Definition
A satellite-based voice communication service that lets pilots and air traffic controllers talk to each other by radio over long oceanic and remote areas where normal VHF radio cannot reach. The service was carried by the Japanese Multifunctional Transport Satellite (MTSAT) system, which provided both aviation communications and weather observation coverage over the Asia-Pacific region.
Plain English
It is a way for pilots to speak to controllers over the ocean by routing the radio call through a satellite instead of a ground station, used in parts of the world where ground-based radio does not reach.
Context Anchor
Seen in flight plan equipment and capability information, especially for routes or procedures where satellite communication capability may be relevant.
Derivation
RTF stands for radiotelephony, meaning two-way voice communication by radio.

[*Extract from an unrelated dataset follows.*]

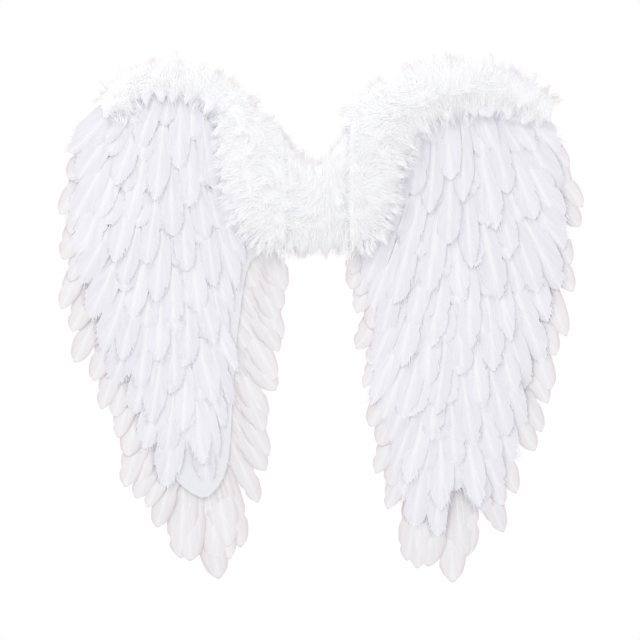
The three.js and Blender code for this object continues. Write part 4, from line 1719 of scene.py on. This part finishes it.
@dataclass
class Centre:
    """The middle of the pair: the felt panel, its down and the two elastic shoulder loops."""

    strap_width: float = 20 * MM
    strap_thickness: float = 1.5 * MM
    strap_spacing: float = 48 * MM
    strap_depth: float = 115 * MM
    strap_height: float = 96 * MM
    loop_steps: int = 40
    loop_cuts: int = 9              # lines that divide the band's width
    down_tufts: int = 700
    low_overhang: float = 14 * MM   # how far the down hangs past its lower rim

    CREASE = math.radians(40)       # faces of a loop that meet more sharply are not smoothed

    def build(self, frame: dict, finishes: Finishes) -> None:
        """Dresses the panel and makes the loops.

        Args:
            finishes: The wings' materials.
        """
        dress(frame["nodes"]["centre_panel"], finishes.felt)
        for side in Side:
            self._strap(side, finishes)

    def trim(self) -> DownTrim:
        """Gives the panel's roll of down, not built yet."""
        table = np.array(CENTRE_DOWN) * [
            PANEL_WIDTH / 2, PANEL_HEIGHT / 2, PANEL_HEIGHT / 2, DOWN_HEIGHT]
        end = PANEL_WIDTH / 2 + PANEL_LAP
        return DownTrim("centre_down_barbs", "centre_down", table, self._place, self._seat,
                        -end, end, self.down_tufts, seed=31, upright=True,
                        low_overhang=self.low_overhang)

    @staticmethod
    def _place(out: np.ndarray, rise: np.ndarray, depth: np.ndarray) -> np.ndarray:
        """Gives places in the frame over the unturned panel."""
        return np.stack(np.broadcast_arrays(out, depth, rise), axis=-1)

    @staticmethod
    def _seat(out: np.ndarray, rise: np.ndarray) -> np.ndarray:
        """Depth of the panel's front face, on which the down sits."""
        return np.full(np.shape(out), -PANEL_THICKNESS - CLEARANCE)

    def _strap(self, side: Side, finishes: Finishes) -> None:
        """Spins a band into the loop of one shoulder and closes it along the panel.

        Args:
            side: The side of the loop.
            finishes: The wings' materials.
        """
        name = side.name.lower()
        half = (self.strap_height - self.strap_thickness) / 2
        x = side.value * self.strap_spacing / 2
        back = CLEARANCE + self.strap_thickness / 2
        deselect_all()
        bpy.ops.mesh.primitive_plane_add(size=self.strap_width, location=(x, back, half))
        band = bpy.context.object
        bpy.ops.object.transform_apply(location=True, rotation=True, scale=True)
        bpy.ops.object.mode_set(mode="EDIT")
        # The plane shrinks to one edge across the band, which is then spun and closed
        bpy.ops.mesh.select_all(action="SELECT")
        bpy.ops.transform.resize(value=(1, 0, 1), center_override=(x, back, half))
        bpy.ops.mesh.remove_doubles(threshold=TOUCH)
        bpy.ops.mesh.select_all(action="SELECT")
        bpy.ops.mesh.subdivide(number_cuts=self.loop_cuts)
        bpy.ops.mesh.select_all(action="SELECT")
        bpy.ops.mesh.spin(
            steps=self.loop_steps, angle=math.pi, center=(x, back, 0), axis=(1, 0, 0))
        bpy.ops.mesh.select_all(action="SELECT")
        # Reach of the middle of the band's wall from the panel
        depth = self.strap_depth - 1.5 * self.strap_thickness
        bpy.ops.transform.resize(value=(1, depth / half, 1), center_override=(x, back, 0))
        pick(band, lambda co: co.y < back + TOUCH and co.z < 0)
        bpy.ops.mesh.extrude_region_move(TRANSFORM_OT_translate={"value": (0, 0, 2 * half)})
        bpy.ops.mesh.select_all(action="SELECT")
        bpy.ops.mesh.remove_doubles(threshold=TOUCH)
        bpy.ops.mesh.normals_make_consistent(inside=False)
        bpy.ops.object.mode_set(mode="OBJECT")
        self._band_uvs(band, x)
        thicken(band, self.strap_thickness, even=True)
        band.name = band.data.name = f"{name}_elastic_loop"
        band.data.materials.append(finishes.elastic)
        bpy.ops.object.shade_smooth_by_angle(angle=self.CREASE)
        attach(band, BODY)
        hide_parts(f"{name}_strap")
        log.info("%s: %d faces", band.name, len(band.data.polygons))

    def _band_uvs(self, band: bpy.types.Object, x: float) -> None:
        """Draws the UV map of a loop, across the band and round it.

        Args:
            band: The loop.
            x: Where its middle is.
        """
        mesh = band.data
        for old in list(mesh.uv_layers):
            mesh.uv_layers.remove(old)
        layer = mesh.uv_layers.new(name=FeatherPattern.UV_NAME)
        scale = FeatherPattern.UV_SCALE
        mean_radius = (self.strap_depth + self.strap_height / 2) / 2
        for loop in mesh.loops:
            co = mesh.vertices[loop.vertex_index].co
            run = math.atan2(co.z, co.y) * mean_radius
            layer.uv[loop.index].vector = (0.5 + (co.x - x) * scale, 0.5 + run * scale)


@dataclass(frozen=True)
class Studio:
    """A plain pale floor, soft light from above left, and the camera."""

    image_width: int = 640
    metres_per_pixel: float = 1.25 * MM
    origin_column: float = 318.0    # where the photograph has the middle of the pair
    origin_row: float = 205.0
    distance: float = 2.6
    face_depth: float = -0.012      # plane of the feathers at which the scale holds
    sensor: float = 36.0
    floor_height: float = -1.45     # the wings hang at the height of a back
    floor_size: float = 6.0
    floor_sides: int = 64
    key_place: tuple[float, float, float] = (-0.8, -1.35, 1.0)
    key_aim: tuple[float, float, float] = (0.0, 0.0, -0.12)     # the middle of the feathers
    key_energy: float = 4.0
    key_size: float = 0.45
    fill: float = 0.99              # strength of the white surroundings as a light
    bounces: int = 12               # white down passes light on many times

    def build(self) -> None:
        """Sets up the camera, the lights and the floor."""
        scene = bpy.context.scene
        scene.view_settings.view_transform = "Standard"
        scene.cycles.max_bounces = scene.cycles.diffuse_bounces = self.bounces
        centre = self.image_width / 2
        x = (centre - self.origin_column) * self.metres_per_pixel
        z = (self.origin_row - centre) * self.metres_per_pixel
        data = bpy.data.cameras.new("camera")
        data.sensor_width = self.sensor
        span = self.image_width * self.metres_per_pixel
        data.lens = self.sensor * (self.distance + self.face_depth) / span
        camera = bpy.data.objects.new("camera", data)
        camera.location = (x, -self.distance, z)
        camera.rotation_euler = (math.pi / 2, 0, 0)
        scene.collection.objects.link(camera)
        scene.camera = camera
        self._floor()
        self._key()
        self._surroundings()

    def _floor(self) -> None:
        """Lays the floor."""
        deselect_all()
        bpy.ops.mesh.primitive_circle_add(
            vertices=self.floor_sides, radius=self.floor_size / 2, fill_type="NGON",
            location=(0, 0, self.floor_height))
        floor = bpy.context.object
        bpy.ops.object.transform_apply(location=True)
        floor.name = "floor"
        floor.data.materials.append(PlainFinish(
            "matt_white_paint", "#F6F6F6", "#F1F1F1", 0.9, 1.5,
            grain=30 * MM, bump_depth=0.05 * MM).material())

    def _key(self) -> None:
        """Adds the soft square key light, which looks at the wings."""
        data = bpy.data.lights.new("key", "AREA")
        data.energy = self.key_energy
        data.size = self.key_size
        light = bpy.data.objects.new("key", data)
        light.location = self.key_place
        aim = Vector(self.key_aim) - Vector(self.key_place)
        light.rotation_euler = aim.to_track_quat("-Z", "Y").to_euler()
        bpy.context.scene.collection.objects.link(light)

    def _surroundings(self) -> None:
        """Makes even surroundings that look pure white."""
        world = bpy.data.worlds.new("studio")
        bpy.context.scene.world = world
        world.use_nodes = True
        world.node_tree.nodes.clear()
        path = add_node(world, "ShaderNodeLightPath")
        strength = add_node(world, "ShaderNodeMapRange", inputs={
            "Value": path.outputs["Is Camera Ray"], "To Min": self.fill, "To Max": 1.0})
        background = add_node(world, "ShaderNodeBackground", inputs={
            "Color": (1, 1, 1, 1), "Strength": strength.outputs["Result"]})
        add_node(world, "ShaderNodeOutputWorld",
                 inputs={"Surface": background.outputs["Background"]})


@dataclass
class AngelWings:
    """The whole pair."""

    def build(self, frame: dict) -> None:
        """Builds the studio, the centre and both wings.
        """
        Studio().build()
        finishes = Finishes.made()
        centre = Centre()
        centre.build(frame, finishes)
        wings = (
            Wing(Side.LEFT, LEFT_COVERTS, 88 * MM, 28 * MM, LEFT_OUTER, LEFT_INNER, LEFT_TIP,
                 LEFT_DOWN, down_tufts=1050, seed=100, loose=0.14, wisps=110),
            Wing(Side.RIGHT, RIGHT_COVERTS, 104 * MM, 31 * MM, RIGHT_OUTER, RIGHT_INNER, RIGHT_TIP,
                 RIGHT_DOWN, down_tufts=1350, seed=200, loose=0.28, wisps=60),
        )
        for wing in wings:
            wing.build(frame, finishes)
        trims = [centre.trim()] + [wing.trim(frame) for wing in wings]
        cores = [trim.core(frame, finishes) for trim in trims]
        for trim in trims:
            trim.comb(cores, finishes)


def main() -> None:
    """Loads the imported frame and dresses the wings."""
    logging.basicConfig(level=logging.INFO, format="%(message)s")
    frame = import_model()
    AngelWings().build(frame)


if __name__ == "__main__":
    main()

MTSAT was the name of a Japanese satellite system that handled both aviation communications and weather imaging. Putting them together, ATC RTF (MTSAT) simply means controller-pilot voice radio carried over the MTSAT satellite.
Why Pilots Care
Provides reliable two-way voice contact on oceanic or remote routes where line-of-sight VHF is unavailable.
Intuition Check
Do not read RTF as a document file type here. In this aviation context, RTF means radiotelephony: spoken voice communication with ATC.
Example Sentence 1
On the long leg across the Pacific, the crew used ATC RTF (MTSAT) to pass their position report to the controller.
Example Sentence 2
ATC cleared the flight via ATC RTF (MTSAT) to climb to FL390.